## Problem to solve
Pick out every line holding the string "scene" and copy it.

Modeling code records
-------

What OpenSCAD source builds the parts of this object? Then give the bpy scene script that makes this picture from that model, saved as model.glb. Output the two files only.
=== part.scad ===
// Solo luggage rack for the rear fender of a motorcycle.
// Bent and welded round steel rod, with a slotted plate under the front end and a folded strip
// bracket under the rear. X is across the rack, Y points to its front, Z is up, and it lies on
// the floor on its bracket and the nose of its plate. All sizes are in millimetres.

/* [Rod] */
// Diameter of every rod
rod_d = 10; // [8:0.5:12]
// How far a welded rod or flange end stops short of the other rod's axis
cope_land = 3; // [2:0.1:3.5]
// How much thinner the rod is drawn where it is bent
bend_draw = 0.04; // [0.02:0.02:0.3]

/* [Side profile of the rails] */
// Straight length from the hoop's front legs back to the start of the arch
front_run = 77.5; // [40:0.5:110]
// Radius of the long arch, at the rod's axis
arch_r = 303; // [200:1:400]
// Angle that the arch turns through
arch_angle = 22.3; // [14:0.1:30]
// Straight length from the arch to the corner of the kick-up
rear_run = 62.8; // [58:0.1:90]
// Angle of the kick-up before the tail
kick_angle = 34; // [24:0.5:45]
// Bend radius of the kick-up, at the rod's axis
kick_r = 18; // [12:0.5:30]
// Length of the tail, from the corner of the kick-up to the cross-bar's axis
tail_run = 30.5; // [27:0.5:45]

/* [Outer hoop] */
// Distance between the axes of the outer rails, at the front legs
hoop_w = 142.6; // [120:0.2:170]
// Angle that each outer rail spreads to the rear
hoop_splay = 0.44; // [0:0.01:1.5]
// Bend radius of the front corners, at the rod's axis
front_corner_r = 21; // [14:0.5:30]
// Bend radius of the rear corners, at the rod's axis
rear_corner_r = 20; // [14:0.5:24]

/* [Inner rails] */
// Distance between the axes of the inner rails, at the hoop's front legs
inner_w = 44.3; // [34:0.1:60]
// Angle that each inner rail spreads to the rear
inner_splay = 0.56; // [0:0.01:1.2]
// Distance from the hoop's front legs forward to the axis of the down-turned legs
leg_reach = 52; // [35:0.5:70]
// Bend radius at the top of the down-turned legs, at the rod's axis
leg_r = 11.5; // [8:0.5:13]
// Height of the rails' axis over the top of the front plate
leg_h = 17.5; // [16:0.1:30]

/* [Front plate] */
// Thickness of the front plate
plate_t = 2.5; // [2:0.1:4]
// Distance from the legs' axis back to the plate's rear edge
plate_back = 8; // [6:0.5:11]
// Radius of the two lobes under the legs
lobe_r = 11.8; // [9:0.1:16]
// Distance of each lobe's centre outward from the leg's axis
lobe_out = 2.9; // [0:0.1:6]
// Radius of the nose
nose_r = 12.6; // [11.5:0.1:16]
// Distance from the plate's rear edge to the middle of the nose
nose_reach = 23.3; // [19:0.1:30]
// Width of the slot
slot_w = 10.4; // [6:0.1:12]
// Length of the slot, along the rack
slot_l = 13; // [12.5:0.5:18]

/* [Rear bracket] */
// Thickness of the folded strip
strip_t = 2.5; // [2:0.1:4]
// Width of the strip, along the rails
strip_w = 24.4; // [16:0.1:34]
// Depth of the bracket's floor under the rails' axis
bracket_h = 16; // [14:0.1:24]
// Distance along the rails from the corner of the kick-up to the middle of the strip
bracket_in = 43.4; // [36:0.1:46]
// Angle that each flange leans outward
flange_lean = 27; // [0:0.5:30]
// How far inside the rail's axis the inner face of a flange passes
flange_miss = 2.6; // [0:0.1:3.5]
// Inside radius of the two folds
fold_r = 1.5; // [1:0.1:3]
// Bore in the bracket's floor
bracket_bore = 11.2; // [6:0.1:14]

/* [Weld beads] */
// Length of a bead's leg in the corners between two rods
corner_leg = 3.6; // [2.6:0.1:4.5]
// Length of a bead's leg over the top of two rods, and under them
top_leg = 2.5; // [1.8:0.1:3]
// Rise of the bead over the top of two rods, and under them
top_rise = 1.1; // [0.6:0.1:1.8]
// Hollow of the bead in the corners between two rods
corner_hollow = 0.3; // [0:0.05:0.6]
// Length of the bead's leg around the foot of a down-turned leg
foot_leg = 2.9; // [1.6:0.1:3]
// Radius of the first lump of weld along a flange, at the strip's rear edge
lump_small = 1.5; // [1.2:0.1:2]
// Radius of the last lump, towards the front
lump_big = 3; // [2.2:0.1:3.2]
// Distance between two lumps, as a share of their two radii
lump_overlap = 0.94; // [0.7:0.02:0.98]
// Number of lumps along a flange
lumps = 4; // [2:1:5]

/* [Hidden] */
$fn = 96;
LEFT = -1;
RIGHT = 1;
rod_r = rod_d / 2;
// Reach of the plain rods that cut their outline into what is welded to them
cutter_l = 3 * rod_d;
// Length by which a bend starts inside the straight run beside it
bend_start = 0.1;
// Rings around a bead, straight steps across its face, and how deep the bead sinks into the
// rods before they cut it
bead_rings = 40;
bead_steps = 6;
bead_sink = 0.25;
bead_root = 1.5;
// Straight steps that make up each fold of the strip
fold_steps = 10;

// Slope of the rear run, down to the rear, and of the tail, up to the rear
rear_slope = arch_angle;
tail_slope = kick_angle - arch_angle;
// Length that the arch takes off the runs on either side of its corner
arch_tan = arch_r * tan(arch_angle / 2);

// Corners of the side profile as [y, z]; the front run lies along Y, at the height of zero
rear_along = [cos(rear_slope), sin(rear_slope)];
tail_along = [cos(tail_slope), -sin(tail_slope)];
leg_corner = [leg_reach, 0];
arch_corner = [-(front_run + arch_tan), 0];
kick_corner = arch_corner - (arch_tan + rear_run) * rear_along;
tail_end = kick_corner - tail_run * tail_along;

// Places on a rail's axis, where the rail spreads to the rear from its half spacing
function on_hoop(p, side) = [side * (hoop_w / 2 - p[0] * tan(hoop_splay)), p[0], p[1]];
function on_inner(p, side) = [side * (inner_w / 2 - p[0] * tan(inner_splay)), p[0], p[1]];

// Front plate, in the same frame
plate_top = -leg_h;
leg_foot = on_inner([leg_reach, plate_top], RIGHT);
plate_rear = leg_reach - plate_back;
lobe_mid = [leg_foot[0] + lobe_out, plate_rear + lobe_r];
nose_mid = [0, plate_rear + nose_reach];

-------

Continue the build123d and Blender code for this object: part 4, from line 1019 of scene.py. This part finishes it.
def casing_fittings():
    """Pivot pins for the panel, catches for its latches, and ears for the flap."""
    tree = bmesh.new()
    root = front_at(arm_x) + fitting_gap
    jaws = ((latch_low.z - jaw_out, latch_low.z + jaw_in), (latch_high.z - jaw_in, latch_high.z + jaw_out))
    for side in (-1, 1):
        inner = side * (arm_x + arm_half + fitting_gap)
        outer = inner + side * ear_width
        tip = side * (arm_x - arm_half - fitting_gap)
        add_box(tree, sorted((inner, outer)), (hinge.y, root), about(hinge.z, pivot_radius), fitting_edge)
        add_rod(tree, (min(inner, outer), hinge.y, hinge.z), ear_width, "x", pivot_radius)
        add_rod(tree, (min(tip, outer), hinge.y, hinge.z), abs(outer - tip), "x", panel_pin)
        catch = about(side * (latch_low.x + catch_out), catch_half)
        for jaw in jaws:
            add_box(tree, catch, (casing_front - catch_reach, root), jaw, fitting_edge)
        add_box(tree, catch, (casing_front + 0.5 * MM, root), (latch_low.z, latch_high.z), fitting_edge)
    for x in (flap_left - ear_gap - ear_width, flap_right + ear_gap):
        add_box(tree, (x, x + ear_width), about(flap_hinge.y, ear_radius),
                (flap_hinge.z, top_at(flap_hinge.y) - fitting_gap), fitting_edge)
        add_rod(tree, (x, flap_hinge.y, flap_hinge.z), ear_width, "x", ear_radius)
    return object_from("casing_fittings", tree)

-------

## Correct output
What OpenSCAD source builds the parts of this object? Then give the bpy scene script that makes this picture from that model, saved as model.glb. Output the two files only.
Continue the build123d and Blender code for this object: part 4, from line 1019 of scene.py. This part finishes it.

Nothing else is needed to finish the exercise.